Definition
A time signal is a service that disseminates accurate time to the public. In Japan, NTT's telephone time service (dial 117) is the best-known example, announcing the time based on NICT's Japanese Standard Time with a long tone at each exact hour. Internationally, services like WWV (USA), MSF (UK), and DCF77 (Germany) broadcast time signals via radio.
Types of Time Signals
Telephone speaking clocks provide the time as a voice announcement on a dedicated phone number. Radio time signals, such as the BBC pips or NHK's hourly tones, broadcast short beeps followed by a longer tone at the top of the hour. Standard-frequency stations like JJY in Japan deliver coded time data to radio-controlled clocks.
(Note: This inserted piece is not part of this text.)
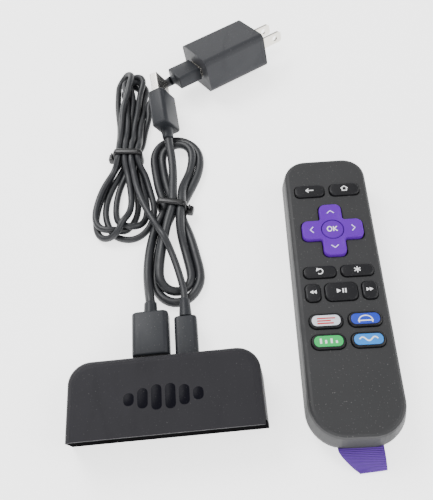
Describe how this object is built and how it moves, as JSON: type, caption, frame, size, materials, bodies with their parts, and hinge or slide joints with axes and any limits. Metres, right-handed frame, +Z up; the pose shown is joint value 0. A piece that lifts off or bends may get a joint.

Digital-era alternatives include NTP (Network Time Protocol), which synchronizes computer clocks over the internet to within milliseconds.
Accuracy and Delay
Telephone time signals are limited by call routing latency (tens to hundreds of milliseconds) and do not guarantee sub-second accuracy. Radio broadcasts travel at the speed of light, introducing negligible propagation delay (about 0.3 ms per 100 km), though receiver processing adds further latency. Digital terrestrial TV carries a roughly 2-second encoding delay, making it unsuitable for precise time signals. For everyday clock-setting, radio-controlled clocks receiving standard-frequency transmissions or NTP-synchronized devices offer the best practical accuracy.